Die Änderungen dürften, jedenfalls außerhalb der großen Plattformen, überschaubar ausfallen. Die Regulierung der Plattformarbeit dürfte in anderen europäischen Ländern, in denen die Abgrenzung selbstständiger Tätigkeiten zu Arbeitsverhältnissen im Falle von Einzelunternehmern im Dienstleistungsbereich weniger reguliert sind, deutlich einschlägiger sein. Wenn nicht de jure so ist doch mindestens de facto in Deutschland bereits festzustellen, dass in Fällen der Erbringungen von Dienstleistungen durch Einzelunternehmer bereits von einer Vermutungswirkung zulasten einer selbstständigen Tätigkeit gesprochen werden kann.

Vgl. zuletzt nur etwa BSG, Urteil vom 28.6.2022 – B 12 R 3/20 R, BeckRS 2022; BSG, Urt. v. 4.6.2019 – B 12 R 11/18 R, DStR 2019, 2429; BSG 14.3.2018 B 12 KR 13/17 R, Rn. 20, NJW 2018, 2662.

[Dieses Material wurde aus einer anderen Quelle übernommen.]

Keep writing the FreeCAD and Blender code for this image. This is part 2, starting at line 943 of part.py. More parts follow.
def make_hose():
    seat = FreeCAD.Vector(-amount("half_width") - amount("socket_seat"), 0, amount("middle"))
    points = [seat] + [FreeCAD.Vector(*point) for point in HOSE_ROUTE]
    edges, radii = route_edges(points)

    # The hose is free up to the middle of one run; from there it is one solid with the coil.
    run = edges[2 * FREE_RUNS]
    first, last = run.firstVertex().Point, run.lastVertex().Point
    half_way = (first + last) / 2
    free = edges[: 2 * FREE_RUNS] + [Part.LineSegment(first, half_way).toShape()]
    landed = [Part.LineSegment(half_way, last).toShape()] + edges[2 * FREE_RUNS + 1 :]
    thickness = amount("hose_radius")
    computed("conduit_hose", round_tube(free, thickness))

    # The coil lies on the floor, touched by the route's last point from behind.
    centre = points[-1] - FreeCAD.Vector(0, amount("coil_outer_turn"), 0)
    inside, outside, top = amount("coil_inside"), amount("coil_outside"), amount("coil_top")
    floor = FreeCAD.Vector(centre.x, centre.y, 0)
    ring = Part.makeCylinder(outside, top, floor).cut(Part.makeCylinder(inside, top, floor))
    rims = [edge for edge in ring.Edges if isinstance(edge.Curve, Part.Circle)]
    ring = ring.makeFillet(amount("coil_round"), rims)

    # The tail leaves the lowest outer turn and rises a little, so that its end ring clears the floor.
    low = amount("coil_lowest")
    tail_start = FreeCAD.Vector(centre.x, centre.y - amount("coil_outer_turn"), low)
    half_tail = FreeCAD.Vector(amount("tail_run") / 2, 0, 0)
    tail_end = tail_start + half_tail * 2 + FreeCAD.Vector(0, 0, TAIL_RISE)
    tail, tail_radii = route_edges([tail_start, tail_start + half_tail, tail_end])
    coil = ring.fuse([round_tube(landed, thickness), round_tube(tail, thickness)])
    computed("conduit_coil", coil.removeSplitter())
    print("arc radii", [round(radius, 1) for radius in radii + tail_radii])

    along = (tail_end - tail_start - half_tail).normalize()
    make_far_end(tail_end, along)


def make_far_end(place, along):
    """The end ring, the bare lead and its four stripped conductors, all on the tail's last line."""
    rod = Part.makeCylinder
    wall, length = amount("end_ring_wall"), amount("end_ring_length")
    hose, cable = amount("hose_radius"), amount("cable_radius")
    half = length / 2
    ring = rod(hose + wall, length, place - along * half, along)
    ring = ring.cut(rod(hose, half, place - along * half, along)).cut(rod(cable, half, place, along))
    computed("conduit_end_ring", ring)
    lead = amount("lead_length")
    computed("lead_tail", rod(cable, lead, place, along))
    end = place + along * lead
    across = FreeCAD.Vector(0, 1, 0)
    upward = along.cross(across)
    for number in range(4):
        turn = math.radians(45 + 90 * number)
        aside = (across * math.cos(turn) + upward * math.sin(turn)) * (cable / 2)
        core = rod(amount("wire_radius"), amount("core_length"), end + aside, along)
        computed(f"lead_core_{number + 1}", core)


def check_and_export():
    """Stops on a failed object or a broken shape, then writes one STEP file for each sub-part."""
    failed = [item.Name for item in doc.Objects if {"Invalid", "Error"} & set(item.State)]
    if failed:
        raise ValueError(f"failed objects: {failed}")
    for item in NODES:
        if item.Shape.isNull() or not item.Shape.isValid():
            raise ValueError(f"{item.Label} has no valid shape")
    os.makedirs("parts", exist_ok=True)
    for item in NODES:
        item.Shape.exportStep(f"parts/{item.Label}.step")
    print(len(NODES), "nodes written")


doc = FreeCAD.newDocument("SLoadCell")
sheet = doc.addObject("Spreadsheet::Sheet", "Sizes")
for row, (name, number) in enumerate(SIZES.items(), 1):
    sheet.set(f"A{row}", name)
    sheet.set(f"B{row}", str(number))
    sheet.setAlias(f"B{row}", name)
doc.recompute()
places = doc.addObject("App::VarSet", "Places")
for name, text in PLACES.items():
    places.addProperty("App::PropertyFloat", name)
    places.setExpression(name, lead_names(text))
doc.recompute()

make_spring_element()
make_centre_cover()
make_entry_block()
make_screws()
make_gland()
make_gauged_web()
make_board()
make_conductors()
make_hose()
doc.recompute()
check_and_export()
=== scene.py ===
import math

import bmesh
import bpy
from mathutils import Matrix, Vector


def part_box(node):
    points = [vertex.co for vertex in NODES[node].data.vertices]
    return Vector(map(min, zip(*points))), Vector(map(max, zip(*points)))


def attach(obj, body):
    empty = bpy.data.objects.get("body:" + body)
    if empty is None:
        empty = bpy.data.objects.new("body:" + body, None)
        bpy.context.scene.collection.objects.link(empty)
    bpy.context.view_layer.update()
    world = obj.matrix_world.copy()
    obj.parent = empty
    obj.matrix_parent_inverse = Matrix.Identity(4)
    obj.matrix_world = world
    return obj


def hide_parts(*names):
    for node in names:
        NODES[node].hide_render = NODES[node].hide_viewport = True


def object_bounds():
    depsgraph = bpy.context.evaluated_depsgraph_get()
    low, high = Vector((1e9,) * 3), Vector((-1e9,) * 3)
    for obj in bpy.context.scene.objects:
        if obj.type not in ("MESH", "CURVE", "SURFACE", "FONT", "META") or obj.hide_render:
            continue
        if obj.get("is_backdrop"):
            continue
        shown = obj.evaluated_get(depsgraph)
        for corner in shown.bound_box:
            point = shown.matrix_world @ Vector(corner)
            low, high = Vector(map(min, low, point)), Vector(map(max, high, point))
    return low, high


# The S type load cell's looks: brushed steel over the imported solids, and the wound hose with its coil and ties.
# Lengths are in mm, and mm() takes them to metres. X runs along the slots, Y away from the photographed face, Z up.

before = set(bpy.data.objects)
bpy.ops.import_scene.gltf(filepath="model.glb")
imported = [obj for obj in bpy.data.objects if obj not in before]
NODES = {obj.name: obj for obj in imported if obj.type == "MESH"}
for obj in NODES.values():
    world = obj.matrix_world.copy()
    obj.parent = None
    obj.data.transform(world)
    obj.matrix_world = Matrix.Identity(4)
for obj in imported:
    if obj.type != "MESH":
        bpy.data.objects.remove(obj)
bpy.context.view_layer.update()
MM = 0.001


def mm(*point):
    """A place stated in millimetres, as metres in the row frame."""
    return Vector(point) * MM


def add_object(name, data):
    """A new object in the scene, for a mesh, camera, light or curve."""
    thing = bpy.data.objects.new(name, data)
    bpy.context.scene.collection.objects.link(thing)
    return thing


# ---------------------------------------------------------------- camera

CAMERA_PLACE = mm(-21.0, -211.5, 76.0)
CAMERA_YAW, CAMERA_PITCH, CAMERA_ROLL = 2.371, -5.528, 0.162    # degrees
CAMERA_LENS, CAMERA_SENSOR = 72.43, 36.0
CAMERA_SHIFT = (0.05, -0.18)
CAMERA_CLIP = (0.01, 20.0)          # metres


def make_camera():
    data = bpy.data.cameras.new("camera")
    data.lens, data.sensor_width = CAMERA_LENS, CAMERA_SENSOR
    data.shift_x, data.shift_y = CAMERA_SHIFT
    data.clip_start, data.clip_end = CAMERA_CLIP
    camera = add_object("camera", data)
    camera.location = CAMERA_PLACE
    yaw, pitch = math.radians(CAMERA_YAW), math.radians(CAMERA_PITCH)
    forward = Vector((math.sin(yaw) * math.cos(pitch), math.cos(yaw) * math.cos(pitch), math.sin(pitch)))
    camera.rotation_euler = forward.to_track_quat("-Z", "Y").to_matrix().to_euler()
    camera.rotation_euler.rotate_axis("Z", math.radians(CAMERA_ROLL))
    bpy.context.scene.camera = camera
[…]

Die Kriterien für die Begründung einer abhängigen Beschäftigung werden (mittlerweile) derart weit interpretiert, dass die ursprüngliche Zweckrichtung der Bekämpfung von „Scheinselbstständigkeit“ längst aufgegeben worden zu sein scheint. Ursprünglich konnte vor dem Hintergrund sozialstaatlicher Erwägungen noch angenommen werden, dass insbesondere dort, wo gegen vergleichsweise geringe Bezahlung Einzelunternehmen wie Arbeitnehmer eingesetzt wurden, Selbstständigkeit letztlich in die Altersarmut führte. Das ist für die mittlerweile entschiedenen Fälle längst nicht mehr überzeugend anzunehmen. Wenn Honorarärzte, Lehrkräfte, Rechtsanwälte, Gesellschaftergeschäftsführer usw. mittlerweile als scheinselbstständig identifiziert werden, dürfte der soziale Gesichtspunkt in Bezug auf die Absicherung individueller sozialer Risiken oder dem Schutz der Gemeinschaft vor zunehmender Altersarmut nicht mehr die primäre Motivation sein.

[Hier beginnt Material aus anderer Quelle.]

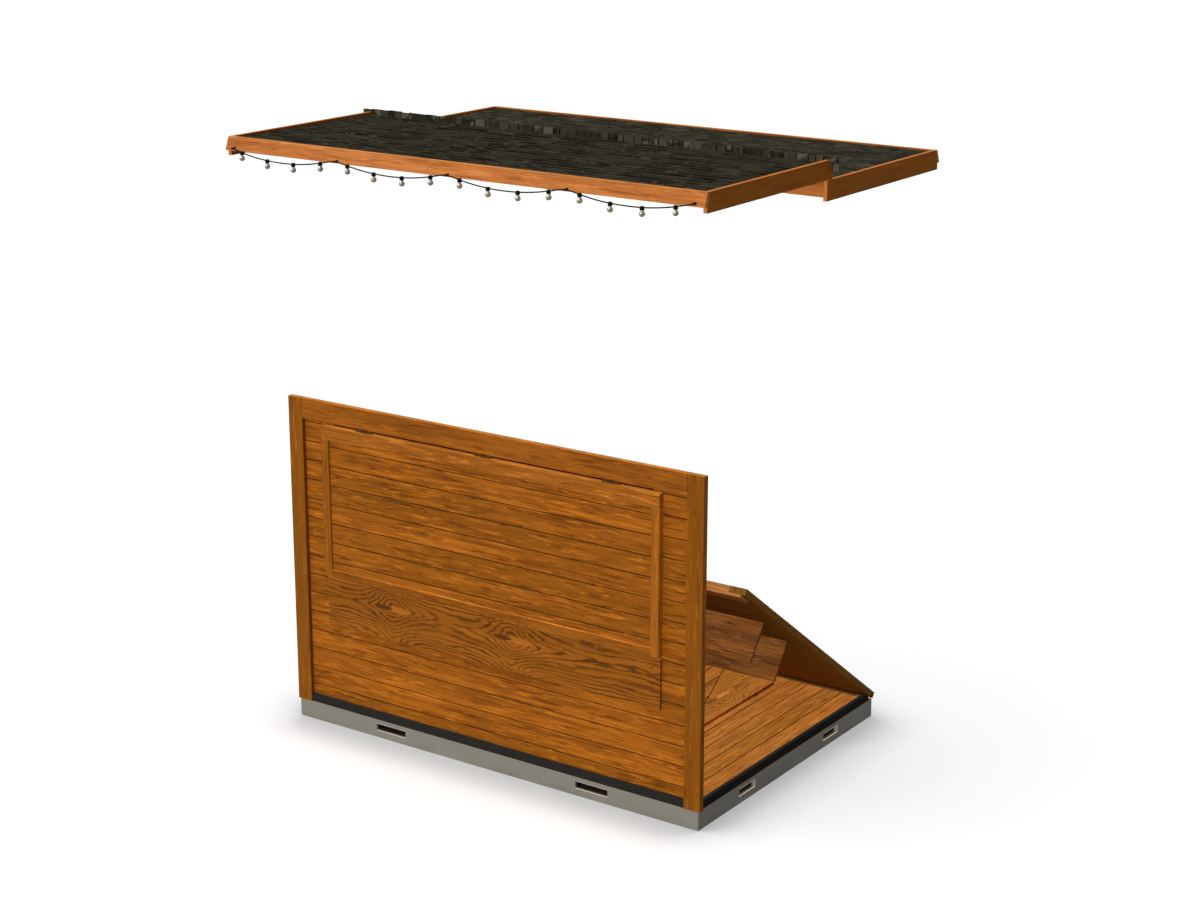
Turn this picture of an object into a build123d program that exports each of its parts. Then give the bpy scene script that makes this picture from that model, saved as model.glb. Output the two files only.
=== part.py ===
"""A folding wooden market stall on a steel base, with its roof lifted off and its walls part folded.

Millimetres. X runs along the counter side, Y from the counter side to the back and Z up. The origin is
under the middle of the base, on the ground.
"""
from build123d import *
from math import cos, pi, radians, sin, tan
import os

os.makedirs("parts", exist_ok=True)

# Steel base
base_length = 3000
base_depth = 2068
base_height = 118
rail_thickness = 60
front_pocket_spacing = 1516
front_pocket_width = 236
side_pocket_spacing = 996
side_pocket_width = 186
pocket_height = 48
pocket_bottom = 44
bearer_clearance = 6

# Floor and its black edge strips
floor_thickness = 24
floor_top = 118
strip_thickness = 25
strip_inset = 3
strip_top = 170
strip_slant_rise = 21
strip_slant_run = 54

# Cladding and frames of the walls
cladding = 14
post_width = 110
post_thickness = 40
wall_top = 2113
wall_overhang = 12
front_overhang = 6
top_rail_height = 128

# Serving opening and the hatch flap over it
opening_width = 2340
opening_bottom = 1045
opening_top = 1900
hatch_width = 2470
hatch_top = 1970
hatch_bottom = 1000
hatch_frame_thickness = 40
hatch_stile_width = 55
hatch_rail_height = 86
hatch_foot_height = 50
hatch_board_thickness = 12
hatch_board_set_back = 12
moving_gap = 6
hatch_hinge_radius = 5
hatch_hinge_length = 120
hatch_hinge_spacing = 900
hatch_hinge_ahead = 5
hinge_leaf = 3
hinge_leaf_inset = 0.5
hinge_running_gap = 0.3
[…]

Vor diesem Hintergrund dürfte die Vermutung einer abhängigen Beschäftigung bei Plattformarbeit durch europäische Regulierung kaum zu einer relevanten anderen Einstufung als nach dem deutschen Recht bereits bisher.

Zu Coworkern:

BAG, Urteil v. 01.12.2020, 9 AZR 102/20, juris.

Relevant kann die Definition von Plattformarbeit in Bezug auf Rechtsetzung zu digitalen Plattformen aber perspektivisch sein. Auch die konkrete Ausgestaltung und Auswirkung der Vermutungsregelung dürfte mit Interesse zu beobachten sein, bspw. im sanktionsbezogenen Kontext. So könnte die Vermutungswirkung bspw. zur Folge haben, dass Auftraggeber sich künftig grundsätzlich oder jedenfalls niedrigschwelliger vorsätzliches Verhalten vorwerfen lassen müssen.